◆ Exercise goal ◆
Look below and pull out each line with the word "that".

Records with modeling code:
--------------------------------

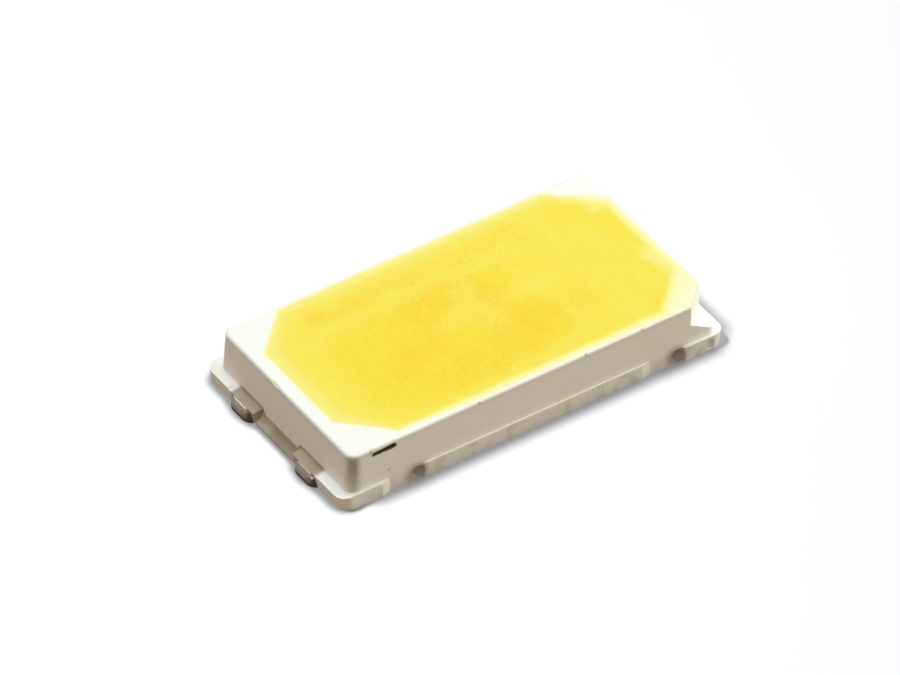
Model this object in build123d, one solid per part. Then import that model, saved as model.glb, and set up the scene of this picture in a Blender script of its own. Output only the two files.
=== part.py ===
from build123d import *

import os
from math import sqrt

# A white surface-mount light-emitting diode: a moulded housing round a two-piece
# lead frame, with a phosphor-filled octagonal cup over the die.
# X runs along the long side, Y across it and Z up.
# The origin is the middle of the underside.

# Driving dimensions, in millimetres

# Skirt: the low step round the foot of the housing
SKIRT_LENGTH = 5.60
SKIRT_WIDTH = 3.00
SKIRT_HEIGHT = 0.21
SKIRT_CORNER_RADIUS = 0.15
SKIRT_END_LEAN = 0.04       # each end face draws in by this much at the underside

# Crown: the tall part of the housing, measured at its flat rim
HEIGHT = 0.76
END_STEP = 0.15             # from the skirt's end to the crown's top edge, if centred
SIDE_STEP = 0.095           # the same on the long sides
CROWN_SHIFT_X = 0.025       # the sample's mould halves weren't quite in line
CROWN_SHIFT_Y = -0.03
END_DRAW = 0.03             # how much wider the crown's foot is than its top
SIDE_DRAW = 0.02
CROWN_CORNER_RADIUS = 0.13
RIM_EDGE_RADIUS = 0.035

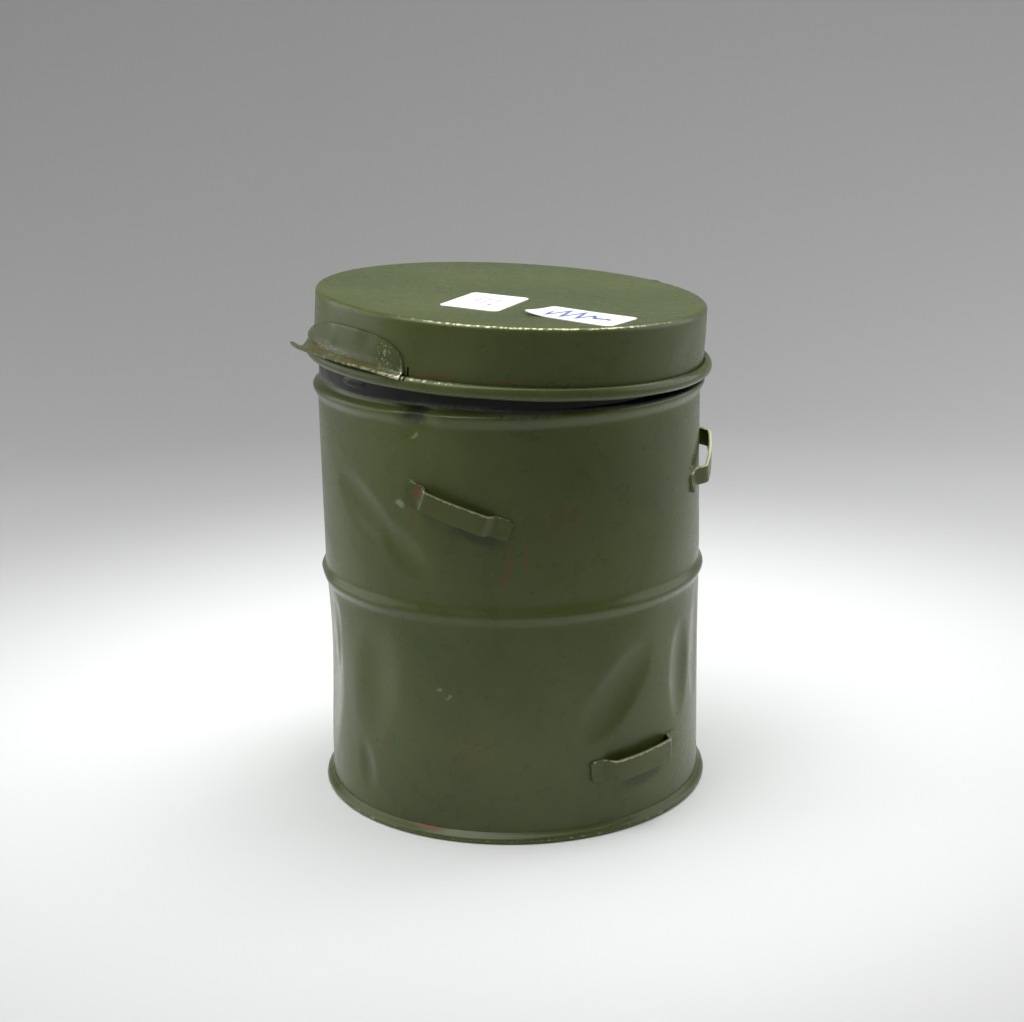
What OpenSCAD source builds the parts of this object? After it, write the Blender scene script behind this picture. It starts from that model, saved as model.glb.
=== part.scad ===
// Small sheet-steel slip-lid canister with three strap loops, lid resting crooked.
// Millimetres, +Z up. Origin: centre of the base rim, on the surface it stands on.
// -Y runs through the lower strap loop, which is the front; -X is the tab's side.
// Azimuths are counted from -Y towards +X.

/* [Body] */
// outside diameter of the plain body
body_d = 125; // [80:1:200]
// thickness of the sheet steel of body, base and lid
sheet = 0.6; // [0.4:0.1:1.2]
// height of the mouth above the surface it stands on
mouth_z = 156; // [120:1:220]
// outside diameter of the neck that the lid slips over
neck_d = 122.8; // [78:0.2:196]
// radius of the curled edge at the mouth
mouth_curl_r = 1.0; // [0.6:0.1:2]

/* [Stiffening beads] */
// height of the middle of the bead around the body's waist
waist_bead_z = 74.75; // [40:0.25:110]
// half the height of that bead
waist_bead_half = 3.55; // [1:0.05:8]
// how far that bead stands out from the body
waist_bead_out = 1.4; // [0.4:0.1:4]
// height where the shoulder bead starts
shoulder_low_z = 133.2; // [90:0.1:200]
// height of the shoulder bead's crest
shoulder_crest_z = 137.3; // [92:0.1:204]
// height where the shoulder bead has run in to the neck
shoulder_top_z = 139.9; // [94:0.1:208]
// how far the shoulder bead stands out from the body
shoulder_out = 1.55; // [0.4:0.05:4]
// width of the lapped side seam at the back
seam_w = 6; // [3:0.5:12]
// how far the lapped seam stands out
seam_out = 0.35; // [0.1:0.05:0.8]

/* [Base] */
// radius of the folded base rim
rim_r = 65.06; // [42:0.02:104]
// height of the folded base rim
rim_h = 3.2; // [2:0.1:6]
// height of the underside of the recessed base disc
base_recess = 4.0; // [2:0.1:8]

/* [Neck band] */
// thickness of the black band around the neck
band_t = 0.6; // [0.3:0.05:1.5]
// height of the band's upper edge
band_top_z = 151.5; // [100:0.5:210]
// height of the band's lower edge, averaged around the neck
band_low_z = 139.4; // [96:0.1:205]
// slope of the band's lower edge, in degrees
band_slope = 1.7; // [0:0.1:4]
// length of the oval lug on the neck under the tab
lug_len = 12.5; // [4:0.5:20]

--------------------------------

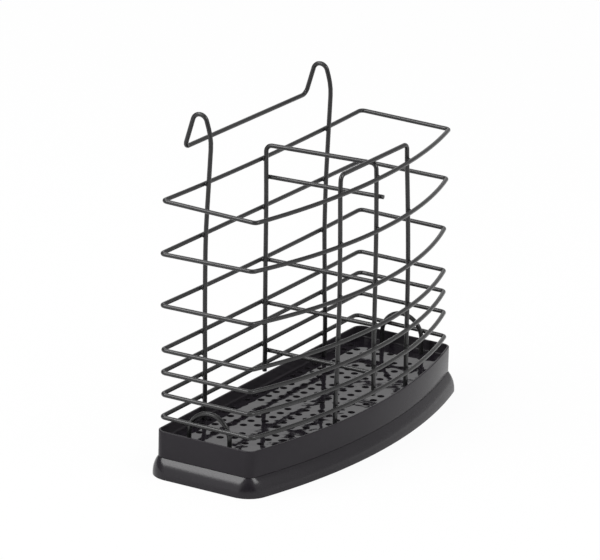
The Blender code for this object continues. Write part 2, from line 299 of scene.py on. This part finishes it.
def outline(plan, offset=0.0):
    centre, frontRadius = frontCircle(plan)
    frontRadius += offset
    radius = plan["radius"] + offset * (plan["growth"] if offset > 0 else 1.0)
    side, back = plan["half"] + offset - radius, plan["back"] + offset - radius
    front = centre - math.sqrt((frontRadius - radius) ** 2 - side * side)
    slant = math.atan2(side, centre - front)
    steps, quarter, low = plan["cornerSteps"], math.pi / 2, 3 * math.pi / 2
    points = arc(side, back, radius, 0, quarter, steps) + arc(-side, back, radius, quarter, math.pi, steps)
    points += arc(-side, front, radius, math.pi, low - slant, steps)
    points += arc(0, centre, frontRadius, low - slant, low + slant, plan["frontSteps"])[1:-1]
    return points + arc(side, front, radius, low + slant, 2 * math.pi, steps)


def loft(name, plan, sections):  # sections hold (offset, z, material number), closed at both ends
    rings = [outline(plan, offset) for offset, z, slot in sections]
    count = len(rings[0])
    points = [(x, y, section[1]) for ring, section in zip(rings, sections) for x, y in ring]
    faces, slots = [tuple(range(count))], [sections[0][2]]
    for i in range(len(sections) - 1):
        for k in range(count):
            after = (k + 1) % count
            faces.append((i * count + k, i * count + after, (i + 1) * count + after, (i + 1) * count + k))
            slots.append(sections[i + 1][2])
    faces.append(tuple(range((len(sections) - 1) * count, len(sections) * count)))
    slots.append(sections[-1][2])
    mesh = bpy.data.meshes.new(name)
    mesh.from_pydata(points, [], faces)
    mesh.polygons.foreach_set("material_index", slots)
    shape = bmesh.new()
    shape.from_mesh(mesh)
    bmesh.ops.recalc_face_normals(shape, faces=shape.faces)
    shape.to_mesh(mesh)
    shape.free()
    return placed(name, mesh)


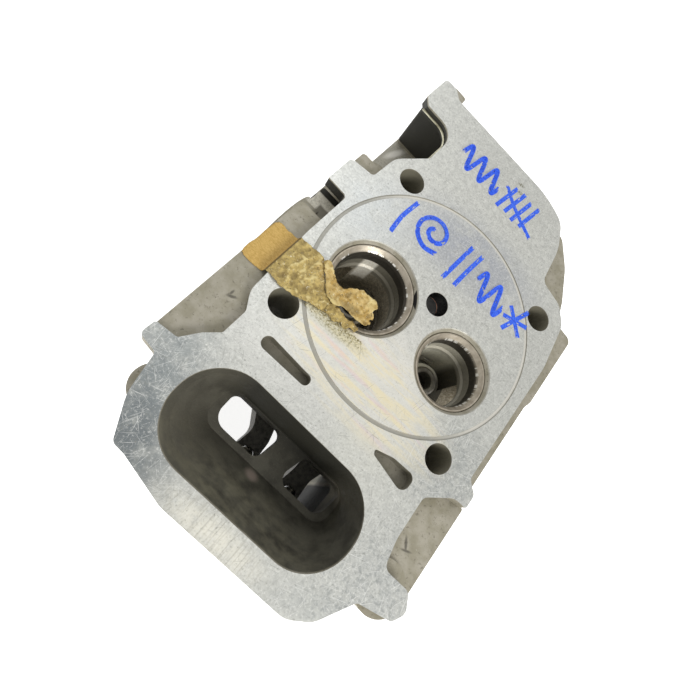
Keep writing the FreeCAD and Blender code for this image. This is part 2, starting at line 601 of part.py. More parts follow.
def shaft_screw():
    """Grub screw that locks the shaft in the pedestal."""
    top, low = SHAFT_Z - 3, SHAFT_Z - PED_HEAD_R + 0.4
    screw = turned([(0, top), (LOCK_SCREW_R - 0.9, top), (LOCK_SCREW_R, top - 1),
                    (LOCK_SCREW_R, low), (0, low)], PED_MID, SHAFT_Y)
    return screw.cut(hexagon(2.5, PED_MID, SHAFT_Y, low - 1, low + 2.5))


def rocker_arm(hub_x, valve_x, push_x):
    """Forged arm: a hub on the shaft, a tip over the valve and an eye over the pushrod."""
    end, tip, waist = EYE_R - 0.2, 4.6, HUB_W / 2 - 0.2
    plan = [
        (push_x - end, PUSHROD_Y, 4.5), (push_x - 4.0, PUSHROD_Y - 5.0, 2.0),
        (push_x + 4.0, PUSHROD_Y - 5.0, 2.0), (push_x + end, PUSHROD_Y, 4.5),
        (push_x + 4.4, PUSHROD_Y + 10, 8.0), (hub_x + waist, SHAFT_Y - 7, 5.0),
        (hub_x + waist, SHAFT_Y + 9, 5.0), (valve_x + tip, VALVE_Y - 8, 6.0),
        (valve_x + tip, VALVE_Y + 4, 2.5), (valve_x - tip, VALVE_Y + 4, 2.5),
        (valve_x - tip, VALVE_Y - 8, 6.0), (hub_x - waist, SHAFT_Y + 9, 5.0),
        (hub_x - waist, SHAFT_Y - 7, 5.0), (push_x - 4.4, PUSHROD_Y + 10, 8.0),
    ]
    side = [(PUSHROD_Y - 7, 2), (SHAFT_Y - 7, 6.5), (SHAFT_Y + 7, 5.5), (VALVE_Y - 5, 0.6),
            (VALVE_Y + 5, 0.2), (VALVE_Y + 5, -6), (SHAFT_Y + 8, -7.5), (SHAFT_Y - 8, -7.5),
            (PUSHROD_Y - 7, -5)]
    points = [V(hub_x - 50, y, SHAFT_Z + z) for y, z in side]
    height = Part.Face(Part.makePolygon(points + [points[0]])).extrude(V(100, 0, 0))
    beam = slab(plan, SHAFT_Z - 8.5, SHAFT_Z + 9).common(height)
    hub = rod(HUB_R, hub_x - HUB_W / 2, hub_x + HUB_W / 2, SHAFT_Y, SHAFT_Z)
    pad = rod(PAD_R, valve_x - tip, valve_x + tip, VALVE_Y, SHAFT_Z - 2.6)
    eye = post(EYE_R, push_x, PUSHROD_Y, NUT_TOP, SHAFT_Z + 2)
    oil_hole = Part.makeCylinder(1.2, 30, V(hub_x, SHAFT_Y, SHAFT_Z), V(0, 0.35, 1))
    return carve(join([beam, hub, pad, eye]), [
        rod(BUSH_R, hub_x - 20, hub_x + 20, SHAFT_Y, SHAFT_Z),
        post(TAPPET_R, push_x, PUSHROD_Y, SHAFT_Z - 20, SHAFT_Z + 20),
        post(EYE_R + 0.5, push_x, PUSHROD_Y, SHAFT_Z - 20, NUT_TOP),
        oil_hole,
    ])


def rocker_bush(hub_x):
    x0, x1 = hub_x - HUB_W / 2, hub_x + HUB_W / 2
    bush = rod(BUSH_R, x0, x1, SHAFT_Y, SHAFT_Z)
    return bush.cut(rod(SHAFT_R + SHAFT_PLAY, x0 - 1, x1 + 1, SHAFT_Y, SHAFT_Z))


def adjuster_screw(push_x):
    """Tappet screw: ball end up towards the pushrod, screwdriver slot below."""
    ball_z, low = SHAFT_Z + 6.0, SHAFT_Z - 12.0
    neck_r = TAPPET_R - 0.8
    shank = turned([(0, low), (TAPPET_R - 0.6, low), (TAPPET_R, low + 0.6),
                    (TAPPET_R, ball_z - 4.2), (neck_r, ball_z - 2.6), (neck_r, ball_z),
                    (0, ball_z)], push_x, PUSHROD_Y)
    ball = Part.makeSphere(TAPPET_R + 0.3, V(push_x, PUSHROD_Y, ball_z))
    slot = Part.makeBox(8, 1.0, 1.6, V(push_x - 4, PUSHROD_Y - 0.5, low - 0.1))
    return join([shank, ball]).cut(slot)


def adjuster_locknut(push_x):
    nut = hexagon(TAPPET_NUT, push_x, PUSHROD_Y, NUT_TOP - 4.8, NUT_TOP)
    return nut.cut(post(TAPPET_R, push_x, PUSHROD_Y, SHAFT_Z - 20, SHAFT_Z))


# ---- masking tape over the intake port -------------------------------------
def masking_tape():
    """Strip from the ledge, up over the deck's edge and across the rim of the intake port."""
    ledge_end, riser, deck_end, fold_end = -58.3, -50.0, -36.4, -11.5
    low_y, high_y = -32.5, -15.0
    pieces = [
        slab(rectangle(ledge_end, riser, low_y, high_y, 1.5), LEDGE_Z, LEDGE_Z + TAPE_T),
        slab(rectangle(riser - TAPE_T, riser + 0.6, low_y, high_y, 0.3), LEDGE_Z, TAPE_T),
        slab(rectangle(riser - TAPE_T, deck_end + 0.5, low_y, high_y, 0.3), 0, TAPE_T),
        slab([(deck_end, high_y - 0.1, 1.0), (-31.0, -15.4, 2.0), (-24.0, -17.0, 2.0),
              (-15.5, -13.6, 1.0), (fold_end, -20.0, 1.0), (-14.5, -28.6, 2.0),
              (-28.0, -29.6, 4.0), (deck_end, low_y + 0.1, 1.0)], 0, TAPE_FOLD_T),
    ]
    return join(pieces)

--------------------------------

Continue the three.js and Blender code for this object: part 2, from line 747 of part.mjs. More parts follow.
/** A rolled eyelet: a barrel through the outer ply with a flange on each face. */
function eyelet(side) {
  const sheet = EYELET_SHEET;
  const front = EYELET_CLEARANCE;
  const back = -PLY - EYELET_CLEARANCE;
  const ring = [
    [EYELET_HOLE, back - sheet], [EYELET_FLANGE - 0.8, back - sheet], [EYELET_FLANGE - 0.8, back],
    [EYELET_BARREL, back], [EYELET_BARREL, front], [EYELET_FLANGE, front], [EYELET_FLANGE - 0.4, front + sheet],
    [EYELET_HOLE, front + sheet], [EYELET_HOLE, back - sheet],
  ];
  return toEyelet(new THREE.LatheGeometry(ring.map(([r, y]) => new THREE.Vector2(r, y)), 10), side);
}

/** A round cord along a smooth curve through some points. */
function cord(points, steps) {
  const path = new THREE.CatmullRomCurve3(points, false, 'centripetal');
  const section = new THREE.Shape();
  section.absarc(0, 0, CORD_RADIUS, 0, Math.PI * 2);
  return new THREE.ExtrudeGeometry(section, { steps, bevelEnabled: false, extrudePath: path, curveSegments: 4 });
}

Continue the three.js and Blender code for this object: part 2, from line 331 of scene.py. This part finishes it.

--------------------------------

◆ The response ◆
Model this object in build123d, one solid per part. Then import that model, saved as model.glb, and set up the scene of this picture in a Blender script of its own. Output only the two files.
What OpenSCAD source builds the parts of this object? After it, write the Blender scene script behind this picture. It starts from that model, saved as model.glb.
// outside diameter of the neck that the lid slips over
// half the height of that bead
// how far that bead stands out from the body
    """Grub screw that locks the shaft in the pedestal."""